_Given problem_.
Each line of the data that includes the string "this" is to be copied out.

_Extracted entries_.
[start]

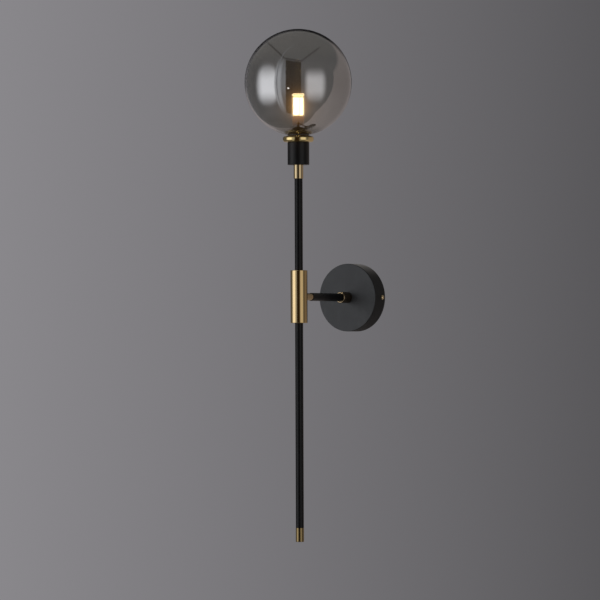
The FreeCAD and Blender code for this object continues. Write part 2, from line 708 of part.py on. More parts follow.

[end]
[start]

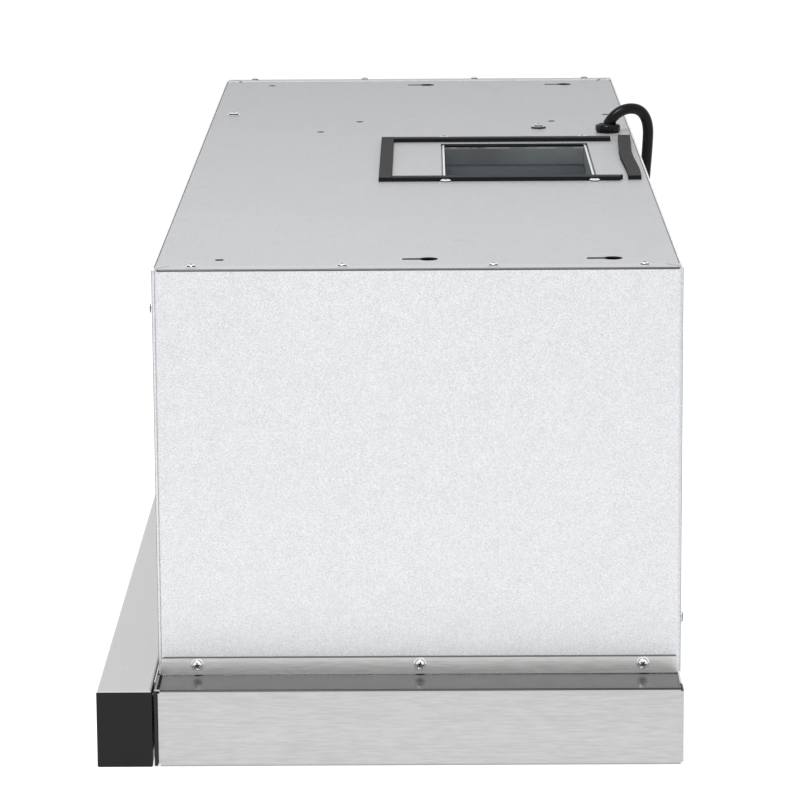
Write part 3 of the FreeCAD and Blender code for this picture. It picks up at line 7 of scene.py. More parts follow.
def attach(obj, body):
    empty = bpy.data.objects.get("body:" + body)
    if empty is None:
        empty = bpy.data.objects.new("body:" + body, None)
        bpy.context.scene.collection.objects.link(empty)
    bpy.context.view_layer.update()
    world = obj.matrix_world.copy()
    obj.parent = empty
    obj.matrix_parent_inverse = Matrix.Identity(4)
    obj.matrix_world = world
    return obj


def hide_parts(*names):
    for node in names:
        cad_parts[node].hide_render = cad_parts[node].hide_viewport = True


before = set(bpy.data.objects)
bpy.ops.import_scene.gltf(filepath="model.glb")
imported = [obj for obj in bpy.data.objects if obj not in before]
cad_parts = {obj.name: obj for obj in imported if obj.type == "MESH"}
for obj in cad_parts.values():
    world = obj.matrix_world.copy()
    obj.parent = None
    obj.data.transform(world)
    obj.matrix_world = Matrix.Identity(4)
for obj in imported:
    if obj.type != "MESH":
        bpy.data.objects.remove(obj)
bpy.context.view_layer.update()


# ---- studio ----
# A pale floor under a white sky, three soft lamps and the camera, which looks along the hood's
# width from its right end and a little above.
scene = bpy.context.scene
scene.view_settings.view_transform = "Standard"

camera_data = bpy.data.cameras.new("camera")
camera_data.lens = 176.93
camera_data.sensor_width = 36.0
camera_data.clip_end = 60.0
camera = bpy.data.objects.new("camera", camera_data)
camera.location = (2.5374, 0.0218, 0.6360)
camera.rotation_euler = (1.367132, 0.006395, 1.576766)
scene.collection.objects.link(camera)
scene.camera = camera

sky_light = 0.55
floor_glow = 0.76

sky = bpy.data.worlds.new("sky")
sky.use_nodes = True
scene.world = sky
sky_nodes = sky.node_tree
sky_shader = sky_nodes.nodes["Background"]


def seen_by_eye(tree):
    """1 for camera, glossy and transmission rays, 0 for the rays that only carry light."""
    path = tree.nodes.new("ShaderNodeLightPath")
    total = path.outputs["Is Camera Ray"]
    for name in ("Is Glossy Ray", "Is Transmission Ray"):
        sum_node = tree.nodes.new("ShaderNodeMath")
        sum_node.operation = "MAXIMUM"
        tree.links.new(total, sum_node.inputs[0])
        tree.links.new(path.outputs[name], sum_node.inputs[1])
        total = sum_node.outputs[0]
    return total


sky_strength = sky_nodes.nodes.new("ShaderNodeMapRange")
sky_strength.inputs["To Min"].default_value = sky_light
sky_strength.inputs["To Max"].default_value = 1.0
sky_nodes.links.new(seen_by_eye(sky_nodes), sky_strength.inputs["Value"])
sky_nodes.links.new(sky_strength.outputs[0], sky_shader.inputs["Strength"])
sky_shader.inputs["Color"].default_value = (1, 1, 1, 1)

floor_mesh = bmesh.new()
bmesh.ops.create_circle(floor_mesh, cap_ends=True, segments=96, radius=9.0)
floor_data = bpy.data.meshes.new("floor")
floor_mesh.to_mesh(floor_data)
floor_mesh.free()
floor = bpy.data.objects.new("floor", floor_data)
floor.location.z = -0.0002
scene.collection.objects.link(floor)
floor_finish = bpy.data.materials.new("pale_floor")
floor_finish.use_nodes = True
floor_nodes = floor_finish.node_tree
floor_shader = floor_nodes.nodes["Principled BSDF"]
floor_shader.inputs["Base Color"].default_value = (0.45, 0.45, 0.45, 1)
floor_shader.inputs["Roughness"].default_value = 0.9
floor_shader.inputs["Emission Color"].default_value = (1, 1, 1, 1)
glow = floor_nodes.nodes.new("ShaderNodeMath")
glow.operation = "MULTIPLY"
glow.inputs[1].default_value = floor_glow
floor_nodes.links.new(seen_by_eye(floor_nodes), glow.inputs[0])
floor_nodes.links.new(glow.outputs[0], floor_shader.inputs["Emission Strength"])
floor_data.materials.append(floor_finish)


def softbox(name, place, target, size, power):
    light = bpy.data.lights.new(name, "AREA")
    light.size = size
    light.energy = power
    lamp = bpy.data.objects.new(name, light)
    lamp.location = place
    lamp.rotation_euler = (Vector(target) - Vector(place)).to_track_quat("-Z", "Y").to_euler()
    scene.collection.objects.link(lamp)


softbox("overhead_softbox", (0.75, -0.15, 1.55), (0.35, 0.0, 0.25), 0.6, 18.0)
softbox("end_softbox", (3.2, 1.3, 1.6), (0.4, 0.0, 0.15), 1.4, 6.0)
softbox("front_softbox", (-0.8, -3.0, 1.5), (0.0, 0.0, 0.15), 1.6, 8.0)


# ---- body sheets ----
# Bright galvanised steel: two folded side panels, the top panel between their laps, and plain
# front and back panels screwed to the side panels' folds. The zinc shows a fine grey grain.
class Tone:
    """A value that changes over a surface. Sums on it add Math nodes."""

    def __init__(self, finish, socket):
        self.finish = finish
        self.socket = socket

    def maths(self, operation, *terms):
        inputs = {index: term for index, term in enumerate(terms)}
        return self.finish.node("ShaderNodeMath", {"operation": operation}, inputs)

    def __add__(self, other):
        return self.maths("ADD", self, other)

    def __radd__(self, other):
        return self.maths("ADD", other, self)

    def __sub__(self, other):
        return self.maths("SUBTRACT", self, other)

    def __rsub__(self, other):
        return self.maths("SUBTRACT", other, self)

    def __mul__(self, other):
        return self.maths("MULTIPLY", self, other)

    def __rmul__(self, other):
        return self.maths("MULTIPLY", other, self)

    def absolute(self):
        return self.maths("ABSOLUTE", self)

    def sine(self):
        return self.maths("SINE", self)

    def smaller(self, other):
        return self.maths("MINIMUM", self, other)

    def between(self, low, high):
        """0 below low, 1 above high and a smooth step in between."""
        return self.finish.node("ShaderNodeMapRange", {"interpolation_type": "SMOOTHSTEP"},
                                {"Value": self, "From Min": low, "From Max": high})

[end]

_The answer_.
The FreeCAD and Blender code for this object continues. Write part 2, from line 708 of part.py on. More parts follow.
Write part 3 of the FreeCAD and Blender code for this picture. It picks up at line 7 of scene.py. More parts follow.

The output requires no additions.